--- What you should do ---
Give back exactly the lines running from the line that holds "face_fleece();" through the line that holds "points = [vertex.co", ends included, and no other lines.
◇ ◇ ◇ ◇
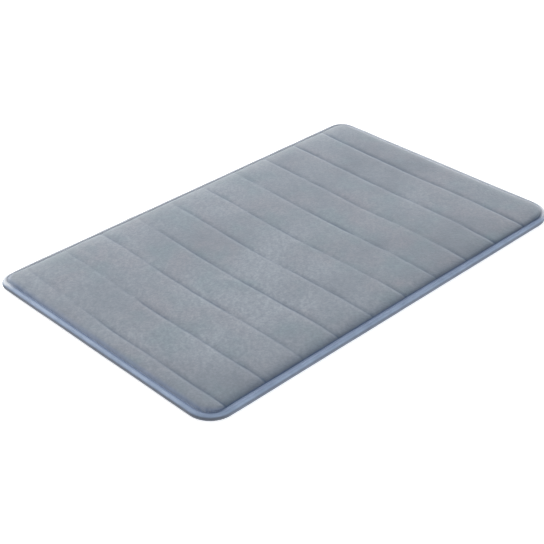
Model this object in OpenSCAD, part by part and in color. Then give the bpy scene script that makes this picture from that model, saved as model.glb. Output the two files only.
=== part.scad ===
// Bath mat: a foam pad under a fleece face with pressed channels, on a dotted non-slip cloth,
// with a tape sewn round its edge.
// X runs along the long side, Y along the short side and Z up. The origin is on the floor,
// under the middle of the mat. All sizes are in millimetres.

/* [Mat] */
// Length of the mat along X
mat_l = 800; // [600:10:1000]
// Width of the mat along Y
mat_w = 500; // [400:10:700]
// Height of the fleece above the floor
mat_h = 18; // [18:0.5:21]
// Radius of the four corners, seen from above
corner_r = 40; // [30:1:80]

/* [Fleece face] */
// Thickness of the fleece with its pile
fleece_t = 3; // [2:0.5:3.5]
// Thickness of the fleece where the seam presses it flat
fleece_edge_t = 2; // [2:0.1:2.5]
// Radius of the shoulder where the fleece rolls down to the binding
shoulder_r = 11; // [10:0.5:13]

/* [Pressed channels] */
// Number of channels across the mat
channel_count = 10; // [6:1:12]
// Distance from the left end to the first channel
channel_first = 40; // [30:1:60]
// Radius of a channel, which is also its depth
channel_r = 4; // [3:0.25:4.25]

/* [Edge binding] */
// Height of the bound edge
edge_h = 12.5; // [12:0.25:12.5]
// Radius of the fold of the tape, above and below
edge_r = 5.5; // [3.5:0.25:5.5]
// Width of the binding, seen from above
binding_w = 10; // [9.5:0.5:12]
// Thickness of the tape
tape_t = 0.8; // [0.8:0.1:1.2]
// Distance of the seam from the outer edge
seam_inset = 8.2; // [8:0.1:8.7]
// Diameter of the sewing thread
thread_d = 0.6; // [0.3:0.1:0.6]

/* [Underside] */
// Thickness of the backing cloth
backing_t = 0.8; // [0.5:0.1:1.5]
// Diameter of a grip dot
dot_d = 4; // [2:0.5:6]
// Distance between grip dots
dot_pitch = 25; // [20:1:40]

/* [Hidden] */
$fn = 96;

// The first strip is what is left over. All the other strips have the same width.
channel_pitch = (mat_l - channel_first) / channel_count;

// Heights of the layers. The tape lies under the backing, and the dots are as deep as the tape.
backing_z = tape_t;
foam_z = backing_z + backing_t;
foam_top = mat_h - fleece_t;
layers_edge_top = edge_h - tape_t;
foam_edge_top = layers_edge_top - fleece_edge_t;

// The shoulder's centre is set so that the fleece meets the level of the seam just inside the tape.
trough_w = 0.5;
shoulder_z = mat_h - shoulder_r;
shoulder_s = binding_w + trough_w + sqrt(pow(shoulder_r, 2) - pow(layers_edge_top - shoulder_z, 2));

// The dots keep clear of the binding, and this is their centres' least distance from the outer edge.
dot_gap = 1.5;
dot_margin = binding_w + dot_gap + dot_d / 2;
dot_row = dot_pitch * sin(60);
dot_rows = floor(mat_w / dot_row / 2);
dot_columns = floor(mat_l / dot_pitch / 2);

// Length of a channel cutter past each side of the mat
overrun = 1;

fleece_colour = "#8e9aa3";
foam_colour = "#e6e3d6";
backing_colour = "#b4b8bb";
dot_colour = "#d5d8d9";
tape_colour = "#8e9bab";
thread_colour = "#9aa8b8";

// ---- Outlines of the edge, in distance from the outer edge and height ----

// A rounded nose that opens inwards
module nose(h, r, depth) {
    translate([r, 0]) square([depth - r, h]);
    translate([0, r]) square([r, h - 2 * r]);
    for (z = [r, h - r]) translate([r, z]) circle(r = r);
}

// The part of an outline between two heights, as far in as the rim goes
module between(z0, z1) {
    intersection() {
        children();
        translate([0, z0]) square([corner_r, z1 - z0]);
    }
}

// The space inside the tape, which all the layers fill
module layers_nose() {
    translate([tape_t, tape_t])
        nose(edge_h - 2 * tape_t, edge_r - tape_t, corner_r - tape_t);
}

// The raised pad inside the seam, with a rolled edge
module pad(r) {
    translate([shoulder_s, shoulder_z]) circle(r = r);
    translate([shoulder_s, 0]) square([corner_r - shoulder_s, shoulder_z + r]);
}

module cover_outline() {
    between(foam_edge_top, layers_edge_top) layers_nose();
    between(foam_edge_top, mat_h) pad(shoulder_r);
}

module foam_outline() {
    between(foam_z, foam_edge_top) layers_nose();
    between(foam_z, foam_top) pad(shoulder_r - fleece_t);
}

module backing_outline() {
    between(backing_z, foam_z) layers_nose();
}

module needle_thread_outline() {
    translate([seam_inset, edge_h]) circle(d = thread_d);
}

// The thread below is pressed flush with the underside of the tape.
module bobbin_thread_outline() {
    translate([seam_inset, thread_d / 2]) circle(d = thread_d);
    translate([seam_inset - thread_d / 2, 0]) square([thread_d, thread_d / 2]);
}

module tape_outline() {
    difference() {
        intersection() {
            nose(edge_h, edge_r, binding_w + 2 * edge_r);
            square([binding_w, edge_h]);
        }
        layers_nose();
        needle_thread_outline();
        bobbin_thread_outline();
    }
}

// ---- Solids ----

// Runs an outline along one straight side, whose outer face is at y = -offset
module side(length, offset) {
    translate([-length / 2, -offset, 0])
        rotate([90, 0, 90]) linear_extrude(length) children();
}

// Runs an outline all the way round the mat
module rim() {
    straight_l = mat_l - 2 * corner_r;
    straight_w = mat_w - 2 * corner_r;
    for (turn = [0, 180]) {
        rotate([0, 0, turn]) side(straight_l, mat_w / 2) children();
        rotate([0, 0, turn + 90]) side(straight_w, mat_l / 2) children();
    }
    for (mx = [0, 1], my = [0, 1])
        mirror([mx, 0, 0]) mirror([0, my, 0])
            translate([straight_l / 2, straight_w / 2, 0])
                rotate_extrude(angle = 90) translate([corner_r, 0]) mirror([1, 0]) children();
}

// A layer of the mat: an outline all the way round it, and a flat middle between two heights
module layer(z0, z1) {
    rim() children();
    translate([corner_r - mat_l / 2, corner_r - mat_w / 2, z0])
        cube([mat_l - 2 * corner_r, mat_w - 2 * corner_r, z1 - z0]);
}

// Presses the channels into a layer
module channelled(r) {
    difference() {
        children();
        for (i = [0 : channel_count - 1])
            translate([channel_first + i * channel_pitch - mat_l / 2, 0, mat_h])
                rotate([90, 0, 0]) cylinder(r = r, h = mat_w + 2 * overrun, center = true);
    }
}

module foam_shape() {
    channelled(channel_r + fleece_t) layer(foam_z, foam_top) foam_outline();
}

module face_fleece() {
    color(fleece_colour) difference() {
        channelled(channel_r) layer(foam_edge_top, mat_h) cover_outline();
        foam_shape();
    }
}

module foam_core() {
    color(foam_colour) foam_shape();
}

module backing_cloth() {
    color(backing_colour) layer(backing_z, foam_z) backing_outline();
}

// True where a dot is far enough from the outer edge, round the corners too
function dot_fits(x, y) =
    norm([
        max(abs(x) - mat_l / 2 + corner_r, 0),
        max(abs(y) - mat_w / 2 + corner_r, 0)
    ]) <= corner_r - dot_margin;

module grip_dots() {
    color(dot_colour)
        for (row = [-dot_rows : dot_rows], column = [-dot_columns : dot_columns]) {
            x = (column + (row % 2 == 0 ? 0 : 0.5)) * dot_pitch;
            y = row * dot_row;
            if (dot_fits(x, y)) translate([x, y, 0]) cylinder(d = dot_d, h = backing_z, $fn = 24);
        }
}

module edge_binding() {
    color(tape_colour) rim() tape_outline();
}

module binding_needle_thread() {
    color(thread_colour) rim() needle_thread_outline();
}

module binding_bobbin_thread() {
    color(thread_colour) rim() bobbin_thread_outline();
}

face_fleece();
foam_core();
backing_cloth();
grip_dots();
edge_binding();
binding_needle_thread();
binding_bobbin_thread();
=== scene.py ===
"""Bath mat: a plush fleece face with pressed channels, on foam and a dotted backing, with a sewn edge tape.

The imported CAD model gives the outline, the heights of the layers and the frame. Every length here is in
metres in that frame: X along the long side, Y along the short side, Z up, and the floor at zero.
"""
import math

import bpy
import numpy as np
from mathutils import Matrix, Vector


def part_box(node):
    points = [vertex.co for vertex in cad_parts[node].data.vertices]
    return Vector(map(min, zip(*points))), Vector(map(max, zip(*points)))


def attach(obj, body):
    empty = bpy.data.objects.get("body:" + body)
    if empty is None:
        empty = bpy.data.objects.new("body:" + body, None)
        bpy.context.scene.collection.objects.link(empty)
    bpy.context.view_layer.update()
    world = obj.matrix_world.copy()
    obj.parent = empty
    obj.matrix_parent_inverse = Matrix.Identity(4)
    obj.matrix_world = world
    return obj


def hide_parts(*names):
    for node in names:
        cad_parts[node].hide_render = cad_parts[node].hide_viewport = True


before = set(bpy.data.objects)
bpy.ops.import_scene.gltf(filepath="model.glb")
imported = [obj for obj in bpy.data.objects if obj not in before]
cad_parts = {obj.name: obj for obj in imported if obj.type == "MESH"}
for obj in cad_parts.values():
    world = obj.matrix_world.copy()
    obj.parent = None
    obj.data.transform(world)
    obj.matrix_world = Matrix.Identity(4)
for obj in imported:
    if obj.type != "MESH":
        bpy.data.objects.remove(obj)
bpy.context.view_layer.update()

MM = 0.001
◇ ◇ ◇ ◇
--- Response ---
face_fleece();
foam_core();
backing_cloth();
grip_dots();
edge_binding();
binding_needle_thread();
binding_bobbin_thread();
=== scene.py ===
"""Bath mat: a plush fleece face with pressed channels, on foam and a dotted backing, with a sewn edge tape.

The imported CAD model gives the outline, the heights of the layers and the frame. Every length here is in
metres in that frame: X along the long side, Y along the short side, Z up, and the floor at zero.
"""
import math

import bpy
import numpy as np
from mathutils import Matrix, Vector


def part_box(node):
    points = [vertex.co for vertex in cad_parts[node].data.vertices]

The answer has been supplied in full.